The message above and the links below come largely from a progressive populist perspective – protecting US jobs, democratic governance, and the environment.  However, many on the Right are also upset about TPP and Fast Track, particularly because those initiatives involve a significant loss of US sovereignty.  On the other hand, some commentators favor TPP because, while jobs are lost in the US, employment and middle class life in other countries may improve.  All these arguments are worth discussing.  But none of them addresses the most important and least discussed argument:  Society’s urgent need for rapid transformation toward sustainability.

I believe that TPP represents a societal “tipping point” in our ability to shift civilization from self-destruction to sustainability.  Most immediately it would gut our capacity to protect people and nature from ruinous exploitation and to ameliorate runaway climate change.  But that is only one way that TPP – and most other proposals and arguments from both the Left and the Right – fail to turn our civilizational TItanic from its fatal course to collapse and possible extinction.

Truly addressing climate change – AND peak oil AND many other emerging crises – requires that we shift our global economy away from consumption (especially emissions-generating consumption) towards a low impact, high quality way of life.  This involves a shift from wasteful material production and trade to enhancing people’s ability to live healthy enjoyable lives together without lots of stuff.

Part of that would include REDUCING employment – in ways that would actually make life better.  Imagine if we used technology not so much to increase productivity for profit but to make employment one option among many — to “de-job” the economy into something more sustainable and enjoyable.  What if we applied our technological wizardry

  • to take over more and more jobs (remember the old term “labor saving devices”?) in a way that made 50% unemployment and a 20 hour work week actually attractive norms, augmented by a lot of passion-driven small entrepreneurship and simple living;
  • to enable more do-it-yourself, collaborative, and local production – from 3D printers and high-tech gardens to crowdsourced games and modular, long-lasting designs for products;
  • to encourage and enable bartering and sharing (especially locally) of most physical resources – car shares, tool shares, book shares, garden produce shares – so that we all don’t need to produce, store, and transport so much stuff in the first place; and
  • to enable gifting, sharing, and co-creating more of what really makes life good – learning, thinking, loving, appreciating, dreaming, accomplishing, feeling secure, pursuing our personal interests and passions, and just having fun together.  These are exactly the kinds of things that today we don’t have much time for because we need to work and shop and consume lots of “stuff” that actually doesn’t make us so happy.

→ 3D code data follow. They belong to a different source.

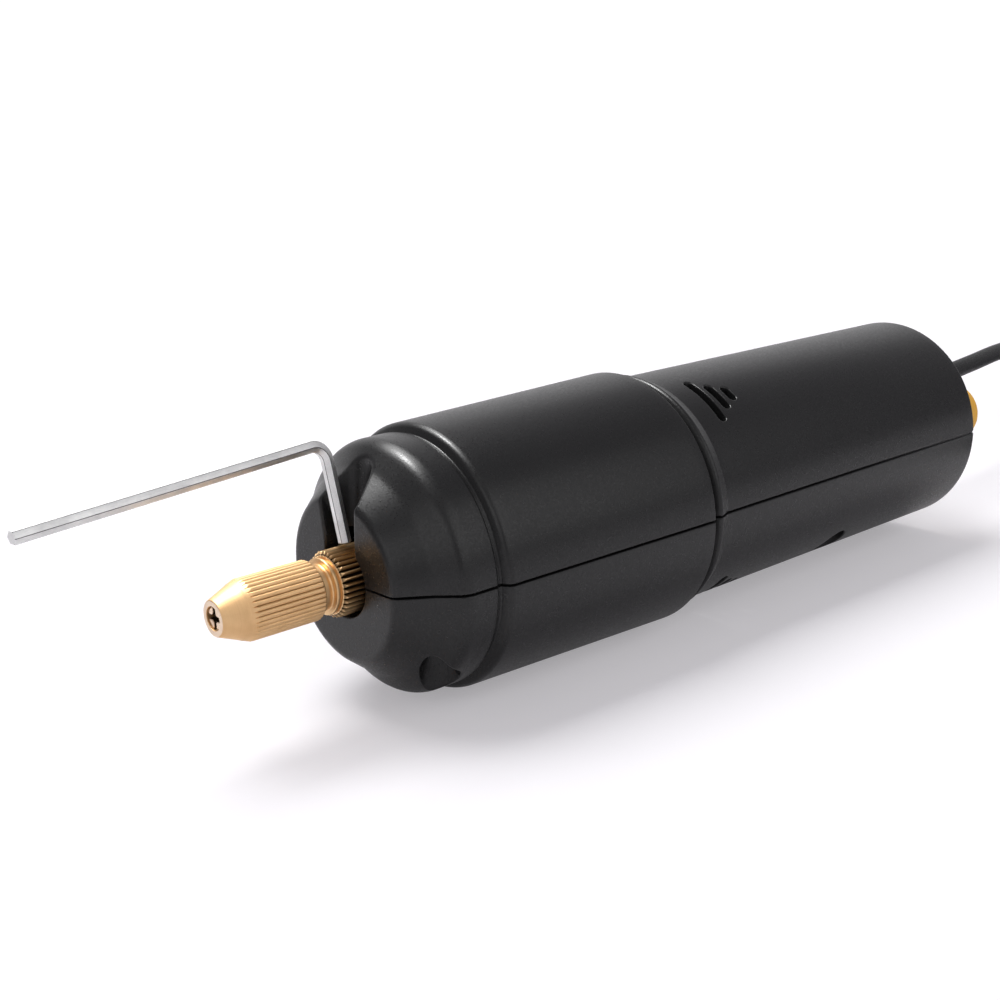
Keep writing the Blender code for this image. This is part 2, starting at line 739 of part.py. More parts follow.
def make_housing():
    """Two half shells that part on the axis, hollowed alike."""
    space = hollow()
    keep_standing(space)
    nose_hole = rod(
        "nose_hole", face - OVERRUN, face + NOSE_WALL + OVERRUN, nose_hole_radius, ROUND_STEPS, cutters
    )
    button_hole = rod(
        "button_hole",
        rear_face - REAR_WALL - OVERRUN,
        rear_face + OVERRUN,
        BUTTON_RADIUS + CLEARANCE,
        ROUND_STEPS,
        cutters,
        centre=(-BUTTON_OFFSET, BUTTON_HEIGHT),
    )
    relief_hole = rod(
        "relief_hole",
        rear_face - REAR_WALL - OVERRUN,
        rear_face + OVERRUN,
        RELIEF_RADIUS + CLEARANCE,
        ROUND_STEPS,
        cutters,
        centre=(CORD_OFFSET, CORD_HEIGHT),
    )
    relief_path = rod(
        "relief_path",
        rear_face - REAR_WALL - RELIEF_INSIDE - OVERRUN,
        rear_face - REAR_WALL - OVERRUN / 2,
        RELIEF_TIP_RADIUS + CLEARANCE,
        ROUND_STEPS,
        cutters,
        centre=(CORD_OFFSET, CORD_HEIGHT),
    )
    half_switch = SWITCH_SIZE / 2 + CLEARANCE
    front = switch_front_station()
    switch_pocket = block(
        "switch_pocket",
        (front - OVERRUN, -BUTTON_OFFSET - half_switch, BUTTON_HEIGHT - half_switch),
        (
            rear_face - REAR_WALL - OVERRUN / 2,
            -BUTTON_OFFSET + half_switch,
            BUTTON_HEIGHT + half_switch,
        ),
        cutters,
    )
    slot = slot_cutter()
    shells = {}
    for side in ("upper", "lower"):
        shell = outer_body(f"{side}_housing")
        boolean(shell, space)
        boolean(shell, half_space(f"{side}_half", side == "upper"), "INTERSECT")
        for opening in (nose_hole, button_hole, relief_hole, relief_path, switch_pocket):
            boolean(shell, opening)
        for vent in vent_cutters(side):
            boolean(shell, vent)
        shells[side] = shell
    boolean(shells["upper"], slot)
    reach = barrel_rear_radius + OVERRUN
    screw_hole = SCREW_RADIUS + CLEARANCE
    pilot_depth = SCREW_LENGTH - SCREW_SEAT_DEPTH + OVERRUN
    for name, (station, y) in pillar_places().items():
        pilot = upright(
            f"pilot_{name}", station, y, -OVERRUN, pilot_depth, screw_hole, SMALL_STEPS, cutters
        )
        boolean(shells["upper"], pilot)
        shank = upright(
            f"shank_{name}", station, y, -reach, OVERRUN, screw_hole, SMALL_STEPS, cutters
        )
        boolean(shells["lower"], shank)
        recess = upright(
            f"recess_{name}",
            station,
            y,
            -reach,
            -SCREW_SEAT_DEPTH,
            COUNTERBORE_RADIUS,
            SMALL_STEPS,
            cutters,
        )
        boolean(shells["lower"], recess)


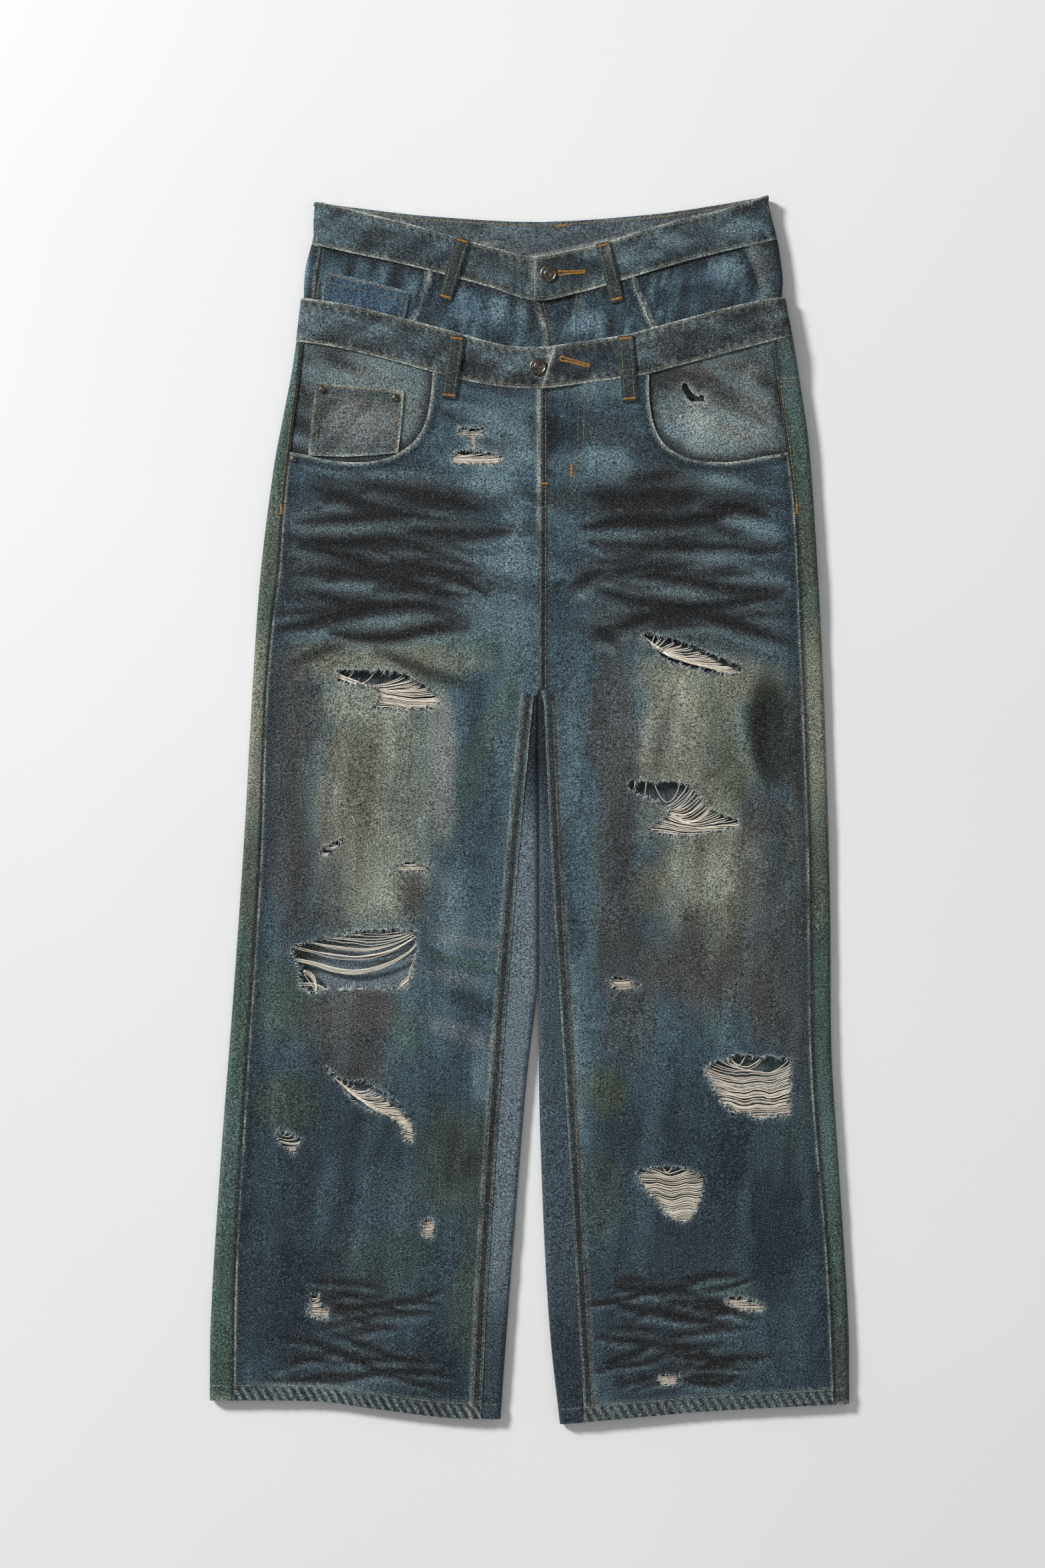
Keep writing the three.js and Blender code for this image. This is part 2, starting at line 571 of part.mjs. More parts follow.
// ---- Back pockets, flat under the seat ----
const BACK_POCKET = [[45, 892], [186, 888], [181, 765], [116, 743], [52, 765]];
for (const [hand, leg] of legs) {
  const outline = BACK_POCKET.map(([x, y]) => [leg.side * x, y]);
  add(`back_pocket_${hand}`, plate(outline, 0, POCKET_LIFT - GAP), MID_BLUE);
}

// ---- Buttons and rivets ----
function turned(profile, segments) {
  const points = profile.map(([radius, height]) => new THREE.Vector2(radius, height));
  return new THREE.LatheGeometry(points, segments).rotateX(Math.PI / 2);
}

const BUTTON = [[0, 0], [6.6, 0], [7.6, 0.7], [7.75, 1.3], [7.2, 2.1], [6.4, 2.5], [5.6, 2.0], [4.2, 1.9],
  [2.6, 2.3], [0, 2.5]];
const RIVET = [[0, 0], [2.8, 0], [3, 0.5], [2.2, 1.1], [0, 1.3]];
const OVER_FOLDS = 0.6; // a rivet's base clears the slope of the cloth beneath it

add('button_upper', turned(BUTTON, 20), GUNMETAL)
  .position.set(6.5, 1035.6, UPPER_FRONT + LAP + BAND / 2 + GAP);
add('button_lower', turned(BUTTON, 20), GUNMETAL)
  .position.set(-2.8, 952, LOWER_FRONT + BAND / 2 + GAP);

const RIVETS = {
  rivet_pocket_right: [-223, 869.5],
  rivet_pocket_left: [217, 871.5],
  rivet_coin_outer: [-197, 932],
  rivet_coin_inner: [-131, 924.5],
};
for (const [name, [x, y]] of Object.entries(RIVETS)) {
  add(name, turned(RIVET, 10), GUNMETAL).position.set(x, y, legFront(x, y) + CLOTH / 2 + OVER_FOLDS);
}

// ---- Standing on the surface, centred ----
jeans.updateMatrixWorld(true);
const extent = new THREE.Box3().setFromObject(jeans);
const middle = extent.getCenter(new THREE.Vector3());
jeans.position.set(-middle.x, -middle.y, -extent.min.z);

export default jeans;
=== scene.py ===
# %% [markdown]
# # Ripped jeans with two waistbands, laid flat on their back
# This lesson dresses the construction model of a pair of jeans. The cloth pieces are thin shells that follow
# the construction's own sections, so that every seam stays where a maker would sew it. The wash is painted
# onto their points, and the threads are small meshes. All working sizes are millimetres, with X = 0 at the
# centre front and Y = 0 at the lowest point of the hems; one function turns them into the frame's metres.

# %% Open the frame
import math
from types import SimpleNamespace

import bmesh
import bpy
import numpy as np
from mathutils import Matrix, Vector


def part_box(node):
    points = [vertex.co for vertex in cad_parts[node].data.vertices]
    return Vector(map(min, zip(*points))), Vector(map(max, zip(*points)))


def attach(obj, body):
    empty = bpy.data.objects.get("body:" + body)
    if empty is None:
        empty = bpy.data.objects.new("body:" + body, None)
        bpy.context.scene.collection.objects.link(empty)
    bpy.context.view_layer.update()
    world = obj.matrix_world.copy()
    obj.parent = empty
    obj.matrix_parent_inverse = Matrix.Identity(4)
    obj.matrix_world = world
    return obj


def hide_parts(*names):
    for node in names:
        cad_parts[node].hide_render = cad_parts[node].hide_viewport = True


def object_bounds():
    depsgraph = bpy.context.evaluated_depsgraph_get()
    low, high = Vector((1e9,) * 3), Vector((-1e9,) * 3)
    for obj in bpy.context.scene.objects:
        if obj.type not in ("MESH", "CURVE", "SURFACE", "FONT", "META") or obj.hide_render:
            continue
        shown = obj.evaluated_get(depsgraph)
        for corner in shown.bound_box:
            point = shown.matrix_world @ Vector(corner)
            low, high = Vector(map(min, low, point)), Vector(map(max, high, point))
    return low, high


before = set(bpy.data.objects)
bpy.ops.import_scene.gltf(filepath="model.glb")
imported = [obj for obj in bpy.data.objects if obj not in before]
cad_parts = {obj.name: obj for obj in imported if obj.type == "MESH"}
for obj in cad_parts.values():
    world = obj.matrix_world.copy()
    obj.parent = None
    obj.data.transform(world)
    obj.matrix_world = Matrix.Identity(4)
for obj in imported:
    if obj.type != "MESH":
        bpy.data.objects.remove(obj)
cad_low, cad_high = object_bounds()
MM = 0.001
HEM_CORNER_X = -299.0  # the outer corner of the wearer's right hem, where the box begins
print("CAD box, mm:", [round(v / MM, 1) for v in (*cad_low, *cad_high)])

# %% [markdown]
# ## Lines through a few points
# A pattern cutter draws a seam as a smooth line through a few marks. `curve` does the same: it gives a value
# for any place along the line, with the slope at each mark taken from its neighbours.

# %% Curves and blends
def curve(points):
    t, v = np.array(points, float).T
    before = np.clip(np.arange(len(t)) - 1, 0, None)
    after = np.clip(np.arange(len(t)) + 1, None, len(t) - 1)
    slope = (v[after] - v[before]) / (t[after] - t[before])

    def at(place):
        place = np.asarray(place, float)
        i = np.clip(np.searchsorted(t, place, side="right") - 1, 0, len(t) - 2)
        span = t[i + 1] - t[i]
        s = np.clip((place - t[i]) / span, 0, 1)
        level = v[i] * (1 + 2 * s) * (1 - s) ** 2 + v[i + 1] * s * s * (3 - 2 * s)
        return level + span * (slope[i] * s * (1 - s) ** 2 - slope[i + 1] * s * s * (1 - s))

    return at


def ramp(start, end, value):
    t = np.clip((value - start) / (end - start), 0, 1)
    return t * t * (3 - 2 * t)


def mix(a, b, share):
    return a + (b - a) * share


def to_metres(x, y, z):
    return np.stack([cad_low.x + (x - HEM_CORNER_X) * MM, cad_low.y + y * MM, z * MM], axis=-1)


# %% [markdown]
# ## The pattern
# These are the side edges, seams and folds of each leg, as X for a height Y, and the waist seams, as Y for a
# place X. They are the same lines as in the construction, so a shell made from them fits its solid.

# %% The pattern's lines
CROTCH = 660.0
right = SimpleNamespace(
    side=-1,
    edge=curve([(18, -299), (95, -298), (239, -289), (383, -278), (527, -268), (671, -260), (767, -253),
                (863, -241), (911, -232), (959, -223), (1015, -216)]),
    outseam=curve([(23, -277), (143, -275), (323, -264.7), (503, -253), (650, -248), (722, -242), (767, -236),
                   (835, -231), (878, -226), (941, -218), (975, -214)]),
    fold=curve([(0, -37), (71, -32), (167, -24.6), (311, -13), (390, -3.6), (410, -2.9), (CROTCH, -2.9)]),
    inseam=curve([(5, -54), (143, -47), (311, -36), (503, -21), (CROTCH, -6.5)]),
    hem=curve([(-299, 21.6), (-247, 22), (-196, 20.6), (-138, 12.8), (-79, 6), (-37, 5)]),
    band_edge=curve([(940, -224), (975, -221), (1014.6, -216.6)]),
    upper_edge=curve([(940, -220), (975, -218), (1005, -214.6), (1018, -213.8), (1030, -213.6), (1044, -212),
                      (1063, -207), (1087, -202), (1101, -198)]),
    upper_seam=curve([(940, -206), (1017, -204), (1063, -198)]),
)
left = SimpleNamespace(
    side=1,
    edge=curve([(18, 278), (95, 277), (239, 268), (335, 262), (479, 260.5), (671, 254.5), (815, 246.6),
                (887, 241), (935, 234), (980, 226.6), (1015, 220)]),
    outseam=curve([(34, 263), (143, 258), (323, 244), (515, 241), (767, 231), (824, 228), (871, 222.5),
                   (943, 212), (980, 207)]),
    fold=curve([(0, 17), (71, 9), (143, 4), (235, 0), (300, -1.9), (320, -2), (CROTCH, -2)]),
    inseam=curve([(14, 38.4), (143, 30.6), (311, 21), (503, 9), (CROTCH, 2)]),
    hem=curve([(16, 0), (80, 6), (150, 12), (222, 16), (278, 18.6)]),
    band_edge=curve([(940, 233), (980, 226.6), (1015.4, 220)]),
    upper_edge=curve([(940, 229), (980, 223.6), (1005, 218.7), (1018, 217), (1030, 217.8), (1044, 216.5),
                      (1067, 213), (1087, 208), (1107, 203.4)]),
    upper_seam=curve([(940, 207), (1017, 200), (1040, 194), (1059, 185), (1068, 181)]),
)
legs = {"right": right, "left": left}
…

If our national and global economic policies were designed to move towards THAT sort of economy, the loss of jobs in the US would become an asset, while global trade could be about increasing the ability of people in “developing” nations to have enough of the right kinds of stuff to reduce struggle and suffering while not drawing them into the profit-driven, anxiety-ridden, unsustainable consumption rat-race that Western civilization desperately needs to recover from.

This brief description only hints at the tip of a vast sense of possibility that is emerging among alternative economists and others (including us here).  Pursuing those remarkable possibilities will take a focused and sustained effort.  In the meantime, it is urgent that we head off developments like the TPP and Fast Track that would make it even more difficult – if not impossible – to change the course of civilization towards a world that truly works for all of us, in a truly deep, wonderful, and sustainable way.